Es ging ihm zu keinem Zeitpunkt darum, das Konzept Big Band neu zu erfinden. Wogram und die NDR Big Band haben sich bewusst füreinander entschieden und nehmen sich folglich so, wie sie sind. Aus dieser gesunden Akzeptanz resultiert ein natürlicher und lebensnaher Fluss der Intentionen und Bilder. Wograms intensive Beschäftigung mit den Möglichkeiten und der Historie der Big Band hat aber noch einen weiteren, in dieser Form gar nicht beabsichtigten Nebeneffekt. Unabhängig von den konkreten Kompositionen, die der Posaunist für die Band geschrieben hat, erzählt er gleichermaßen auch die Geschichte der Big Band. George Gershwin, Duke Ellington, Count Basie, Henry Mancini, Quincy Jones, Gil Evans, Carla Bley und Django Bates – sie alle scheinen Wogram unaufdringlich über die Schulter zu schauen. Er kopiert oder imitiert nichts, aber er lässt diese Referenzen intuitiv zu. Alles klingt überraschend und neu, und doch wirkt es auch vertraut und korrespondiert mit der progressiven Erinnerung. „Mir war wichtig, dass ich mich im Ergebnis nicht nur selbst als Frontmann wiederfinde, sondern dass sich auch alle beteiligten Musiker damit wohlfühlen. Ich habe vorher mit dem Orchester besprochen, wie ich die Band aufsetzen will, durfte meinen eigenen Tonmann mitbringen. Ich hab die ganze Big Band zum Essen eingeladen. Das ist nicht zu unterschätzen. Wenn man da nur hingeht und sagt: ‚so geht meine Musik, jetzt müsst ihr das perfekt spielen’, kommen unweigerlich Probleme auf. Ich wollte nicht daran scheitern, dass es am Ende heißt, meine Musik wäre so anstrengend und schwierig. Nein, die Musiker sollten sich wiederfinden, und wohlfühlen.“

Zum Wohlfühlen und Wiederfinden – nicht zuletzt im Sinne des Hörers – gehört auch Wograms Entscheidung, vertraute Musiker aus seinem Umfeld in die Produktion einzubeziehen. Mit dem in Frankreich lebenden Pianisten Bojan Z. hat er einen Gleichgesinnten hinzugezogen, dessen musikalische Weltoffenheit ihn schon auf dem Duoalbum „Housewarming“ inspiriert hat. In Sachen Spielfreude, Humor und emotionale Intelligenz funken der Posaunist und der Pianist auf derselben Wellenlänge. Drummer Jochen Rückert gehört aufgrund seiner Mitgliedschaft in Root 70 zu den Musikern, die mit Wograms Denkweise am engsten vertraut sind. Auch die Saxofonisten Steffen Schorn und Niels Klein haben schon öfter mit Wogram gespielt. In Rainer Tempel hat er sich schließlich für einen Dirigenten entschieden, der die Big Band mit derselben Leichtigkeit leitet, mit der er selbst die Stücke komponiert hat. Tempel ist sich mit Wogram einig, dass Spirit wichtiger ist als Präzision.
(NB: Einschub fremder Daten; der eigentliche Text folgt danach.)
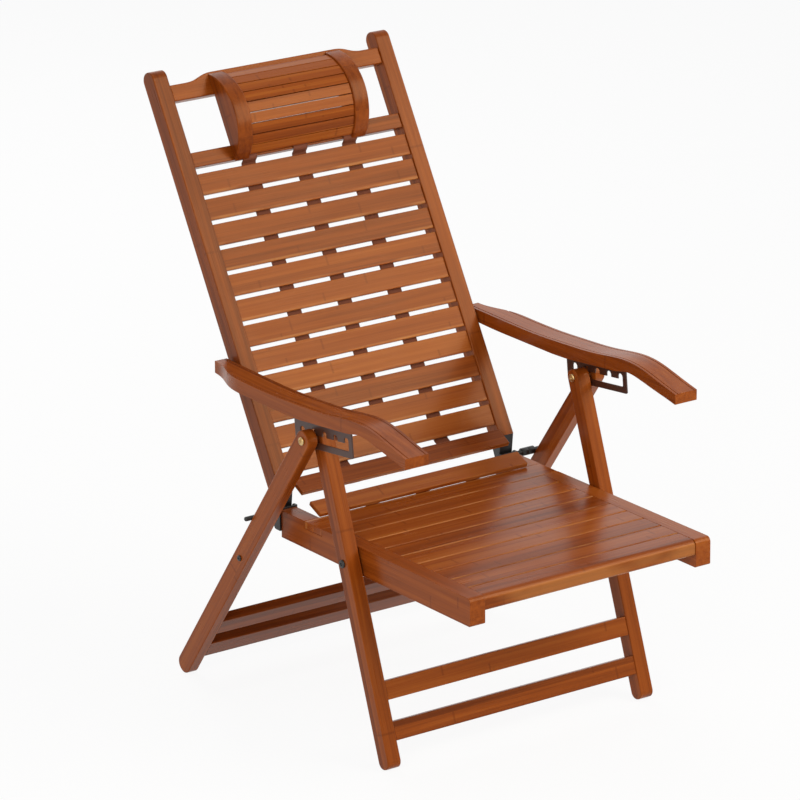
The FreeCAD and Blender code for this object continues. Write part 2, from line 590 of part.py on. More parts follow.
def side_face(top, drop=None):
    if drop is None:
        edges = [through(top), through(under_back), through(under_front)]
        edges += [Part.makeLine(vector(0, *top[0]), vector(0, *under_front[0])),
                  Part.makeLine(vector(0, *top[-1]), vector(0, *under_back[-1])),
                  Part.makeLine(vector(0, *seat_on[0]), vector(0, *seat_on[1])),
                  Part.makeLine(vector(0, *seat_on[1]), vector(0, *seat_on[2]))]
    else:
        lower = [(y, h - drop) for y, h in top]
        upper = [(y, h + 3.0) for y, h in top]
        edges = [through(lower), through(upper),
                 Part.makeLine(vector(0, *lower[0]), vector(0, *upper[0])),
                 Part.makeLine(vector(0, *lower[-1]), vector(0, *upper[-1]))]
    return Part.Face(Part.Wire(Part.__sortEdges__(edges)))


arm_in = front_in + z.arm_side_gap
arm_out = arm_in + z.arm_wide
solid = side_face(top_line).extrude(vector(z.arm_wide, 0, 0))
solid.translate(vector(arm_in, 0, 0))
# The outer edge narrows towards the hinge
narrow = Part.BezierCurve()
taper_from = rear_end - z.arm_taper_long
narrow.setPoles([vector(arm_out, taper_from, 0), vector(arm_out, taper_from + z.arm_taper_long * 0.55, 0),
                 vector(arm_in + z.arm_tail_wide, taper_from + z.arm_taper_long * 0.6, 0),
                 vector(arm_in + z.arm_tail_wide, rear_end + 1, 0)])
waste = [narrow.toShape(),
         Part.makeLine(vector(arm_out, taper_from, 0), vector(arm_out + 20, taper_from, 0)),
         Part.makeLine(vector(arm_out + 20, taper_from, 0), vector(arm_out + 20, rear_end + 1, 0)),
         Part.makeLine(vector(arm_in + z.arm_tail_wide, rear_end + 1, 0),
                       vector(arm_out + 20, rear_end + 1, 0))]
chip = Part.Face(Part.Wire(Part.__sortEdges__(waste))).extrude(vector(0, 0, 900))
solid = solid.cut(chip)
groove_line = [(y, h) for y, h in top_line]
for x in (arm_in + z.groove_inset, arm_out - z.groove_inset - z.groove_wide):
    groove = side_face(groove_line, z.groove_deep).extrude(vector(z.groove_wide, 0, 0))
    groove.translate(vector(x, 0, 0))
    solid = solid.cut(groove)
for side in ("left", "right"):
    armrest = doc.addObject("Part::Feature", "armrest_" + side)
    armrest.Shape = solid if side == "right" else solid.mirror(vector(0, 0, 0), vector(1, 0, 0))
    NODES["armrest_" + side] = armrest

# Leg hinge bolts pass through both legs and, between them, the slot of the notch plate
bolt_reach = "(2*head_thick+front_leg_wide+leg_layer_gap+rear_leg_wide)"
stem = rod("latch_stem", bolt_reach, "latch_bolt_radius", front, front_in - z.head_thick, 0, front_up)
heads = [rod("latch_head_in", "head_thick-working_gap", "head_radius", front, front_in - z.head_thick, 0,
             front_up),
         rod("latch_head_out", "head_thick-working_gap", "head_radius", front, rear_out + z.working_gap, 0,
             front_up)]
pair("latch_bolts", fused("latch_bolt", [stem] + heads))

# Seat pivot bolts join the front legs and the seat rails
stem = rod("pivot_stem", "2*head_thick+rail_wide+side_gap+front_leg_wide", "pivot_bolt_radius", seat,
           rail_in - z.head_thick, 0, 0)
heads = [rod("pivot_head_in", "head_thick-working_gap", "head_radius", seat, rail_in - z.head_thick, 0, 0),
         rod("pivot_head_out", "head_thick", "head_radius", seat, front_out, 0, 0)]
pair("seat_pivot_bolts", fused("pivot_bolt", [stem] + heads))

# Stop screws through the rear legs
stop_uv = (0.0, -z.stop_screw_down)
stem = rod("stop_stem", "rear_leg_wide+1", "latch_bolt_radius", rear, rear_in, *stop_uv)
head = rod("stop_head", "2.5", "latch_bolt_radius+2", rear, rear_out, *stop_uv)
pair("stop_screws", fused("stop_screw", [stem, head]))

# Hinge brackets: a plate on the end of each rail with an ear on either side of the back hinge
hinge_u, hinge_v = seat.local(*back_joint)
ear_reach = "(back_hinge_behind*cos(seat_tilt)+back_hinge_drop*sin(seat_tilt)-rail_behind+ear_behind)"
plate_high = "(end_plate_drop+end_plate_rise)"
ear_outline = [("0", "0"), (ear_reach, "0"), (ear_reach, "end_plate_drop+ear_behind"),
               (ear_reach + "-ear_head", plate_high), ("0", plate_high)]
bracket_members = []
for name, x in (("in", rail_in - z.ear_thick), ("out", rail_out)):
    ear = board("bracket_ear_" + name, ear_outline, "ear_thick", seat, x, z.rail_behind,
                hinge_v - z.end_plate_drop, rounds={1: "ear_round", 2: "ear_round", 3: "ear_round"})
    del NODES[ear.Label]
    bracket_members.append(ear)
bracket_members.append(block("bracket_end", "rail_wide+2*ear_thick", "end_plate_thick", plate_high, seat,
                             rail_in - z.ear_thick, z.rail_behind, hinge_v - z.end_plate_drop))
pair("hinge_brackets", fused("hinge_bracket", bracket_members))

# Rest rods stand out from the brackets and lie on the rear faces of the rear legs, each with a bush
rod_u = z.rear_leg_deep / 2 + z.rest_rod_radius + z.rest_gap
rod_drop = leg_joint[1] - back_joint[1] - z.rest_rod_rise
rod_uv = (rod_u, -(rod_drop + rod_u * sin(radians(z.rear_leg_lean))) / cos(radians(z.rear_leg_lean)))
bush_x = rear_in - z.working_gap - z.bush_long
stem = rod("rest_stem", "side_gap-ear_thick+front_leg_wide+leg_layer_gap+rear_leg_wide+rest_rod_past",
           "rest_rod_radius", rear, rail_out + z.ear_thick, *rod_uv)
bush = rod("rest_bush", "bush_long", "bush_radius", rear, bush_x, *rod_uv)
pair("rest_rods", fused("rest_rod", [stem, bush]))

# Stile brackets: a folded channel under each stile that narrows to the knuckle of the back hinge
bracket_in = (rail_in + rail_out - z.bracket_wide) / 2
low_u, low_v = -z.stile_front, -z.knuckle_radius
shell_outline = [("stile_front-knuckle_radius", "0"), ("stile_front+knuckle_radius", "0"),
                 ("stile_front+knuckle_radius", "knuckle_radius+knuckle_up"),
                 ("stile_deep", "knuckle_radius+stile_from"), ("0", "knuckle_radius+stile_from"),
                 ("stile_front-nose_out", "knuckle_radius+nose_up"),
                 ("stile_front-knuckle_radius", "knuckle_radius+knuckle_up")]
room_outline = [("stile_front-knuckle_radius+bracket_steel", "knuckle_radius+knuckle_up+0.4"),
                ("stile_front+knuckle_radius+2", "knuckle_radius+knuckle_up+0.4"),
                ("stile_front+knuckle_radius+2", "knuckle_radius+stile_from-bracket_steel"),
                ("2*bracket_steel", "knuckle_radius+stile_from-bracket_steel"),
                ("stile_front-nose_out+0.9*bracket_steel", "knuckle_radius+nose_up+0.46*bracket_steel")]
shell = board("stile_bracket_shell", shell_outline, "bracket_wide", back, bracket_in, low_u, low_v,
              rounds={0: "knuckle_radius-0.1", 1: "knuckle_radius-0.1"},
              bores=[("stile_front", "knuckle_radius", "hinge_pin_radius+pin_play")])
room = board("stile_bracket_room", room_outline, "bracket_wide-2*bracket_steel", back,
             bracket_in + z.bracket_steel, low_u, low_v)
for piece in (shell, room):
    del NODES[piece.Label]
pair("stile_brackets", cut("stile_bracket", shell, room))

# Hinge pins, which end just short of the ears
pair("hinge_pins", rod("hinge_pin", "rail_wide-2*working_gap", "hinge_pin_radius", back,
                       rail_in + z.working_gap, 0, 0))

# Arm pivot bolts in the stiles, and a spacer between each stile and its armrest
pair("arm_pivot_bolts", rod("arm_bolt", "stile_wide", "pivot_bolt_radius", back, stile_in, *arm_uv))
spacer_long = "(rail_wide-stile_wide)/2+side_gap+arm_side_gap-2*working_gap"
pair("arm_spacers", rod("arm_spacer", spacer_long, "head_radius", back, stile_out + z.working_gap, *arm_uv))

doc.removeObject(working.Name)
doc.recompute()
wrong = []
for thing in doc.Objects:
    if any(flag in thing.State for flag in ("Invalid", "Error")):
        wrong.append(thing.Name)
for node, thing in NODES.items():
    if thing.Shape.isNull() or not thing.Shape.isValid():
        wrong.append(node)
if wrong:
    raise SystemExit("not valid: " + ", ".join(wrong))
os.makedirs("parts", exist_ok=True)
for node, thing in NODES.items():
    thing.Shape.exportStep("parts/%s.step" % node)

for name, (y, h) in (("seat pivot", seat_joint), ("leg hinge", leg_joint), ("back hinge", back_joint),
                     ("arm hinge", arm_joint)):
    print("%s at y %.3f, z %.3f" % (name, y, h))
box = Part.makeCompound([thing.Shape for thing in NODES.values()]).BoundBox
print("nodes %d, box x %.1f %.1f, y %.1f %.1f, z %.1f %.1f" % (
    len(NODES), box.XMin, box.XMax, box.YMin, box.YMax, box.ZMin, box.ZMax))
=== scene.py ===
# %% [markdown]
# # A folding bamboo recliner
# The chair is already built as solids, one for each real board, strap and bolt. This lesson dresses it:
# it softens the edges, grows bamboo grain along every board, weaves the straps, turns the bolts and
# lights the result like a studio shot. We start by loading the solids.

# %% Load the chair
from math import radians, sin, cos, pi
import bpy
import numpy as np
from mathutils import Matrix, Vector


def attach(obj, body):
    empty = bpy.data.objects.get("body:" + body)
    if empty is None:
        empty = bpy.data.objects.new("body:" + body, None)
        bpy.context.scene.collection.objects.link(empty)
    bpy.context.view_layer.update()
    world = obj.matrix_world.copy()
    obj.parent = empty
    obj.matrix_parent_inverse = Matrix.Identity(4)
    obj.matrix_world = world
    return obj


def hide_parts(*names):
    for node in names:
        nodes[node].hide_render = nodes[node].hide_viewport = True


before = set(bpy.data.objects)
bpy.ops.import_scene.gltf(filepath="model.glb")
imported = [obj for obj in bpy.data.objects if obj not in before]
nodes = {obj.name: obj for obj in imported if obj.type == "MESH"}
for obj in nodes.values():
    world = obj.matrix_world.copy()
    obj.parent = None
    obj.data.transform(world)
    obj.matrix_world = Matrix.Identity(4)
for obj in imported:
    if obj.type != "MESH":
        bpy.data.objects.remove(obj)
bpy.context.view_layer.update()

# %% [markdown]
# ## The camera
# A long lens far away gives the flat, calm perspective of a catalogue picture. We could place it by
# eye, but three plain numbers say it better: the turn round the chair, the height angle, the distance.

# %% Place the camera
LOOK_AT = np.array((-0.1073, -0.0846, 0.555))
TURN, RISE, AWAY = radians(-35.6), radians(18.9), 8.4078
LENS, SENSOR = 229.5, 36.0
toward = np.array((sin(TURN) * cos(RISE), -cos(TURN) * cos(RISE), sin(RISE)))
camera = bpy.data.objects.new("camera", bpy.data.cameras.new("camera"))
camera.data.lens = LENS
camera.data.sensor_width = SENSOR
camera.location = LOOK_AT + AWAY * toward
camera.rotation_euler = Vector(-toward).to_track_quat("-Z", "Y").to_euler()
bpy.context.scene.collection.objects.link(camera)
bpy.context.scene.camera = camera
print("camera at", [round(v, 3) for v in camera.location])

# %% [markdown]
# ## Writing shaders as sums
# Node graphs drawn by hand are hard to read later. Here a small class wraps a socket, so that
# `wave * 0.5 + 0.5` adds its Math nodes by itself. Every other node comes from one method, `add`.

# %% A socket that can be added and multiplied
class Value:
    """One output of a node; arithmetic on it adds Math nodes."""

    def __init__(self, finish, socket):
        self.finish, self.socket = finish, socket

    def math(self, operation, *others):
        sockets = {i: v for i, v in enumerate((self,) + others)}
        return self.finish.add("ShaderNodeMath", {"operation": operation}, sockets)

    def __add__(self, other):
        return self.math("ADD", other)

    def __sub__(self, other):
        return self.math("SUBTRACT", other)

    def __rsub__(self, other):
        return self.finish.add("ShaderNodeMath", {"operation": "SUBTRACT"}, {0: other, 1: self})

    def __mul__(self, other):
        return self.math("MULTIPLY", other)

    def __truediv__(self, other):
        return self.math("DIVIDE", other)

    def __abs__(self):
        return self.math("ABSOLUTE")

    def whole(self):
        return self.math("FLOOR")

    def part(self):
        return self.math("FRACT")

    def biggest(self, other):
        return self.math("MAXIMUM", other)

    def smooth(self, low, high):
        """0 below low, 1 above high, an S-curve between."""
        return self.finish.add("ShaderNodeMapRange", {"interpolation_type": "SMOOTHSTEP"},
                               {0: self, 1: low, 2: high, 3: 0.0, 4: 1.0})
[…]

Nur wer sich aufs Leben vorbereitet, kann es nehmen, wie es kommt. Das trifft in vollem Maße auch auf „Work Smoothly“ zu. Nils Wogram hat es langsam angehen lassen, alle Komponenten so gut wie möglich von vielen Seiten durchdacht und vorbereitet, um sich am Ende mit allen Beteiligten bedenkenlos in den spielerischen Augenblick fallen lassen zu können. Auf diese Weise ist eine Big Band-CD entstanden, die zwar alles hat, was eine Big Band-CD eben braucht, und doch oder gerade deshalb ganz anders ist als alles, was wir in diesem Segment kennen.